Investment analysts and trade experts say the increase in the number of China deals referred for review mostly reflects the larger number of Chinese deals in the pipeline. But there's little question that Chinese deals often attract especially close scrutiny. "The NSA or CIA might assess risks differently when it comes to China," says Thilo Hanemann, a China specialist at Rhodium Group. "A greater number of Chinese deals are impacted because of a shift from fairly bread-and-butter deals to those involving cutting-edge technology, like semiconductors."
Anne W. Salladin, an expert on the national security reviews at the law firm Stroock & Stroock & Lavan, adds that Chinese deals can provoke "heightened sensitivities" because they often involve companies with state ownership, "and the extent of state ownership is not always clear." Additionally, Salladin says, "there is a history of espionage" by Chinese entities. On the other hand, she says, "the vast majority" of the deals presented by Chinese investors for review get through the process successfully.
Still, many Chinese are convinced that they're being excessively scrutinized because of U.S. protectionism. Brookings Institution scholar David Dollar, has collected some of the critical references to the review process. A January 2014 article in the Chinese financial publication Caixin described CFIUS as "a mysterious committee that keeps confidential its investigation process, objection reason and legal explanation." Members of Congress have demanded that CFIUS review even some seemingly innocuous deals, like last month's announced sale of the Chicago Stock Exchange to a Chinese financial company. The exchange handles a bare one-half of 1% of U.S. stock trades.
Real estate deals typically haven't been seen to warrant the committee's scrutiny — "Hotels are generally not a sensitive area at all," Hanemann says. That could play a role in the pace at which Chinese interest in U.S. real estate is accelerating. In 2014, Chinese investments in U.S. real estate came to $3.9 billion; in 2015 the total exceeded $10 billion.
Over the last two weeks alone, the once-obscure Anbang Insurance Group agreed to buy Strategic Hotels & Resorts, the owner of such properties as San Diego's storied Hotel del Coronado, for $6.5 billion, and made an unsolicited bid for Starwood Hotels & Resorts Worldwide Inc., owner of the Westin and Sheraton brands, for $12.8 billion — outbidding Marriott International, which already had reached a deal to acquire Starwood. (Anbang raised its offer for Starwood by nearly $370 million Friday, bringing the total to more than $14 billion, and Starwood accepted it.) On Tuesday, Chinese hotel operator JE Group acquired the Hollywood Hills property that includes Yamashiro restaurant for $40 million, a price that hints at extensive redevelopment plans. In downtown L.A., work is underway on the massive three-building Fig Central hotel, retail and condo development owned by China's Oceanwide Real Estate Group.

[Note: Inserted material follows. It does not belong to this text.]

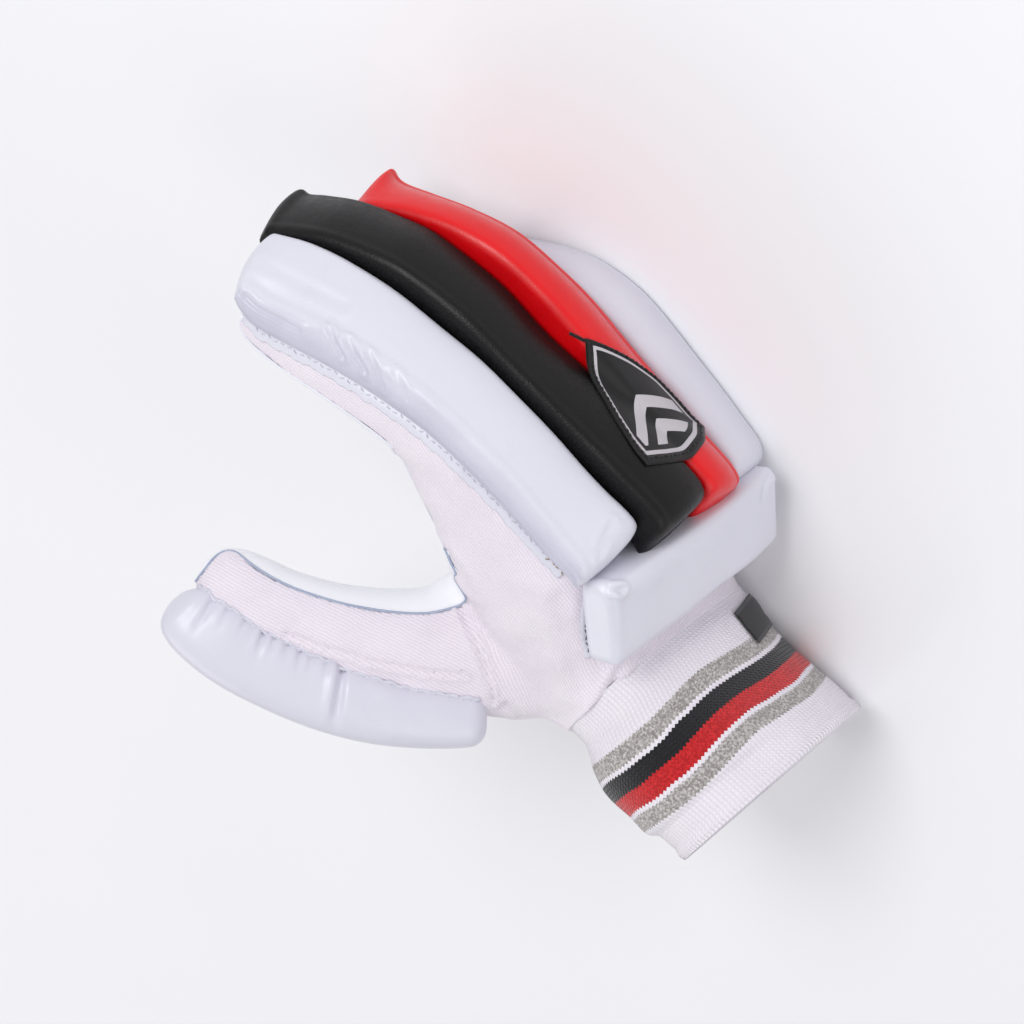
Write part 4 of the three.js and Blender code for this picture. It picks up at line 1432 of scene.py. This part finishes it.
def even_ring(ring, count):
    """The same closed ring with points at even distances, from the same first direction."""
    closed = np.vstack([ring, ring[:1]])
    return spread(closed, np.linspace(0, run_of(closed)[-1], count, endpoint=False))


CUFF_COLUMNS = 144  # of knitting
CUFF_WALL = 2.4


def cuff_object():
    """The band from its mouth up the outside and, with a rounded lip, back inside."""
    stations = np.linspace(CUFF_END, WRIST_END + 1.2, 120)
    count = 4 * CUFF_COLUMNS
    outer, inner = [], []
    for x in stations:
        ring = even_ring(hand_ring(x, 480), count)
        normal = ring - ring.mean(axis=0)
        normal /= np.linalg.norm(normal, axis=1)[:, None]
        normal[:, 0] = 0
        from_end = x - CUFF_END
        j = np.arange(count)
        rib = (0.16 + 0.3 * bump_at(from_end, 0.4, 1.3)) * np.cos(2 * math.pi * j * CUFF_COLUMNS / count)
        near_side = smoothstep(0.1, 0.8, normal[:, 2])
        wave = 0.35 * np.sin(j / count * 2 * math.pi * 5 + from_end * 0.11) * smoothstep(0, 14, from_end)
        hem = 0.5 * bump_at(from_end, 1.6, 1.5) - 0.3 * bump_at(from_end, 4.6, 1.2)
        hem = hem - 2.0 * smoothstep(15, 11, from_end) * near_side
        hem = hem + 1.1 * bump_at(from_end, 17, 5) * near_side
        fit = -0.3 * smoothstep(-6, 0, x - WRIST_END)
        outer.append(ring + normal * (rib + wave + hem + fit)[:, None])
        inner.append(ring - normal * CUFF_WALL)
    across = inner[0] - outer[0]
    lip = [outer[0] + across * t + np.array([-1.0, 0, 0]) * math.sin(math.pi * t) for t in (0.8, 0.5, 0.2)]
    rings = (inner[::4] + inner[-1:])[::-1] + lip + outer
    faces, _ = grid_faces(rings)
    along = stations - CUFF_END
    along = [*-np.append(along[::4], along[-1])[::-1], -1.0, -0.7, -0.3, *along]
    column = np.arange(count + 1) / count * CUFF_COLUMNS
    uvs = [[(column[j], a), (column[j + 1], a), (column[j + 1], b), (column[j], b)]
           for a, b in zip(along, along[1:]) for j in range(count)]
    obj = outward(new_object("cuff", np.reshape(rings, (-1, 3)), faces, uvs))
    set_coords(obj, rested(coords(obj)))
    return obj


STRIPES_START = 15.5  # from the hem


def cuff_material():
    """Plain knitting: the first coordinate counts its columns, the second is millimetres from the hem."""
    look = Look("cuff_knit", Sheen_Weight=0.3, Sheen_Roughness=0.6, Specular_IOR_Level=0.2)
    column, along = look.uv()
    height = knit_height(look, column, along, 1.0, 1.5)
    off = look.size(look.less(look.math("FRACT", column), 0.5))
    line = look.add(along, look.times(off, 1.6))
    sag = look.math("SINE", look.times(column, 2 * math.pi * 4 / CUFF_COLUMNS))
    line = look.add(line, look.times(sag, 1.1))
    line = look.add(line, look.times(look.less(look.noise(11, 2), 0.5), 1.6))
    fibres = look.noise(0.45, 4)
    marl = look.range(look.noise(0.9, 3), 0.42, 0.62)
    colour = look.mix(look.noise(16, 4), srgb(253, 250, 255), srgb(238, 233, 242))
    grey = look.mix(marl, srgb(152, 147, 143), srgb(210, 206, 203))
    red = look.mix(marl, srgb(186, 6, 18), srgb(222, 34, 38))
    black = look.mix(marl, srgb(8, 8, 12), srgb(24, 24, 30))
    start = STRIPES_START
    for width, band in ((6.0, grey), (1.7, None), (7.0, red), (7.0, black), (1.7, None), (6.3, grey)):
        if band is not None:
            colour = look.mix(look.between(line, start, start + width), colour, band)
        start += width
    # Painted shade: the colour is multiplied darker, towards a mauve grey, in the grooves between the
    # knitted ribs.
    painted_shade_and_tint = look.times(look.less(1.0, height), 0.32)
    painted_shade_and_tint = look.add(painted_shade_and_tint, look.times(look.attribute("painted_shade_and_tint"), 0.7))
    dark = look.node("Mix", data_type="RGBA", blend_type="MULTIPLY")
    look.put(dark.inputs[0], look.range(painted_shade_and_tint, 0, 1))
    look.put(dark.inputs[6], colour)
    look.put(dark.inputs[7], srgb(196, 184, 196))
    normal = look.bump(look.add(height, look.times(fibres, 0.5)), 0.35)
    return look.finish(dark.outputs[2], look.range(fibres, 0.3, 0.7, 0.82, 0.98), normal)


cuff = cuff_object()
set_vertex_values(cuff)
piece(cuff, cuff_material(), "cuff_knit", "cuff")


# Woven label on the cuff

def label_object():
    """The label, laid on the cuff's back."""
    cuff_tree = tree_of(cuff)
    rows, cols = 30, 48
    top = np.zeros((rows + 1, cols + 1, 3))
    for i, j in np.ndindex(rows + 1, cols + 1):
        x = LABEL_MIDDLE[0] + LABEL_LENGTH * (i / rows - 0.5)
        radial = LABEL_MIDDLE[1] + LABEL_WIDTH * (j / cols - 0.5)
        top[i, j] = from_back(cuff_tree, x, radial)
    for _ in range(3):
        near = top[:-2, 1:-1, 1] + top[2:, 1:-1, 1] + top[1:-1, :-2, 1] + top[1:-1, 2:, 1]
        top[1:-1, 1:-1, 1] = near / 4
    top[:, :, 1] -= 0.9
    faces, uvs = [], []
    for i, j in np.ndindex(rows, cols):
        a, b = i * (cols + 1) + j, (i + 1) * (cols + 1) + j
        faces.append((a, a + 1, b + 1, b))
        uvs.append([((i + u) * 0.47, (j + v) * 0.5) for u, v in ((0, 0), (0, 1), (1, 1), (1, 0))])
    obj = outward(new_object("cuff_label", top.reshape(-1, 3), faces, uvs))
    return applied(modified(obj, "SOLIDIFY", thickness=0.7 * MM, offset=0))


def label_material():
    look = Look("woven_label", Specular_IOR_Level=0.35, Sheen_Weight=0.2)
    weave = look.node("TexWave", {"Vector": look.space(), "Scale": 1.3, "Distortion": 0.6}).outputs[1]
    along, _ = look.uv()
    edge = look.below(look.size(look.less(along, 7.0)), 5.6)
    colour = look.mix(edge, srgb(70, 70, 74), look.mix(weave, srgb(40, 40, 42), srgb(22, 22, 24)))
    return look.finish(colour, look.range(weave, 0, 1, 0.6, 0.8), look.bump(weave, 0.12, 0.6))


piece(label_object(), label_material(), "woven_label", "cuff_label")


# Floor and light

corners = [(-3000, -3000, 0), (3000, -3000, 0), (3000, 3000, 0), (-3000, 3000, 0)]
floor = new_object("floor", corners, [(0, 1, 2, 3)])
floor_look = Look("floor", Specular_IOR_Level=0.2)
paper = floor_look.mix(floor_look.noise(220, 2), srgb(244, 244, 246), srgb(240, 240, 243))
floor.data.materials.append(floor_look.finish(paper, 0.8))

world = bpy.context.scene.world or bpy.data.worlds.new("world")
bpy.context.scene.world = world
world.use_nodes = True
background = world.node_tree.nodes["Background"]
background.inputs[0].default_value = (0.98, 0.98, 1.0, 1)
background.inputs[1].default_value = 0.6


AIM = Vector((0, 0, 0.05))
for name, where, size, power in (
    ("key", (0.55, -0.75, 1.15), 0.7, 8.5),
    ("fill", (-0.9, -0.5, 0.8), 0.9, 2.5),
    ("rim", (0.1, 0.9, 0.7), 0.8, 2.0),
):
    light = bpy.data.lights.new(name, "AREA")
    light.shape = "DISK"
    light.size = size
    light.energy = power
    obj = bpy.data.objects.new(name, light)
    obj.location = where
    obj.rotation_euler = (AIM - Vector(where)).to_track_quat("-Z", "Y").to_euler()
    bpy.context.scene.collection.objects.link(obj)
bpy.context.scene.view_settings.view_transform = "Standard"
bpy.context.scene.view_settings.look = "None"

total = 0
for obj in PIECES:
    triangles = sum(len(p.vertices) - 2 for p in obj.data.polygons)
    total += triangles
    print("triangles", obj.name, triangles)
print("triangles in all", total)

"Chinese companies want to diversify out of their own economy, which isn't doing well and won't get better for a long time," says economist William Yu of the UCLA Anderson Forecast. "For them real estate is a good target because it's stable, offers a long-term return, and they like big, beautiful buildings."
Marriott, which owns little real estate, valued Starwood for its brand names and hotel management contracts. But Anbang may be in "a different place," in the words of David Katz, lodging and gaming analyst at Telsey Advisory Group. Like sovereign wealth funds and private equity investors, it may hanker for the real estate and seek to keep or augment Starwood's property portfolio.
Real estate deals may get even more scrutiny as Chinese investing expands. The review committee's responsibility for national security concerns encompasses property whose proximity to government buildings or critical infrastructure could be considered a risk. Anbang asked for review of its $1.95-billion acquisition of New York's Waldorf-Astoria Hotel in 2014, possibly recognizing that the hotel's role as the official residence of the U.S. ambassador to the United Nations and the frequent lodging for U.S. and foreign dignitaries with business in New York made it a prime target of CFIUS review anyway. The committee approved the deal.
More such reviews are likely. "Anything with a line of sight to a major U.S. government entity or security facility … needs to be assessed by CFIUS," Michael R. Wessel, a member of the congressional U.S.-China Economic and Security Review Commission, told Reuters after Anbang's Starwood bid. What's becoming increasingly clear is that until China's own economy again looks promising enough to attract domestic investment, its capital will be heading here and the caseload for CFIUS is sure to get heavier.